The request:
Please output exactly the lines of the material from the first through the line containing "material with one", and nothing more.

Raw data:
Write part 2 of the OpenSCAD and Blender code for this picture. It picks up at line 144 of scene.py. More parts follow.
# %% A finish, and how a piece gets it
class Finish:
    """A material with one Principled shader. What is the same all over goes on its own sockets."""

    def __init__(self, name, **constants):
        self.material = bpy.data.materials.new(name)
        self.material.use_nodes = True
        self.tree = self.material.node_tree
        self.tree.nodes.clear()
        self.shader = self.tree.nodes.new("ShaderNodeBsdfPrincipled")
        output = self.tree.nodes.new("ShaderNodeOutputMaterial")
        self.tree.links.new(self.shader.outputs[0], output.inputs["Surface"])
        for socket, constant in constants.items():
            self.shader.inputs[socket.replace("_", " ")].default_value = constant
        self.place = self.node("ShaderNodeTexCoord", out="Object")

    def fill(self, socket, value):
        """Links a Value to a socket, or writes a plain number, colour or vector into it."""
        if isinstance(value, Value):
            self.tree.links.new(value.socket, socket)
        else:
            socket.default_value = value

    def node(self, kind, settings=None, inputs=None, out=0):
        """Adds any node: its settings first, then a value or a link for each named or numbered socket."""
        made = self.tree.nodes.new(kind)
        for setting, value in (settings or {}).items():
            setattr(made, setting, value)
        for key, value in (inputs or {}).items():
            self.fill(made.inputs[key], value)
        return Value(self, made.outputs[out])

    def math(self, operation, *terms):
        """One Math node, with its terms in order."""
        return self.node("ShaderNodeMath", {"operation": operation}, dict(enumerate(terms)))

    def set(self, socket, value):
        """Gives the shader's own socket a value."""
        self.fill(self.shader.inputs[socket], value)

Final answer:
Write part 2 of the OpenSCAD and Blender code for this picture. It picks up at line 144 of scene.py. More parts follow.
# %% A finish, and how a piece gets it
class Finish:
    """A material with one Principled shader. What is the same all over goes on its own sockets."""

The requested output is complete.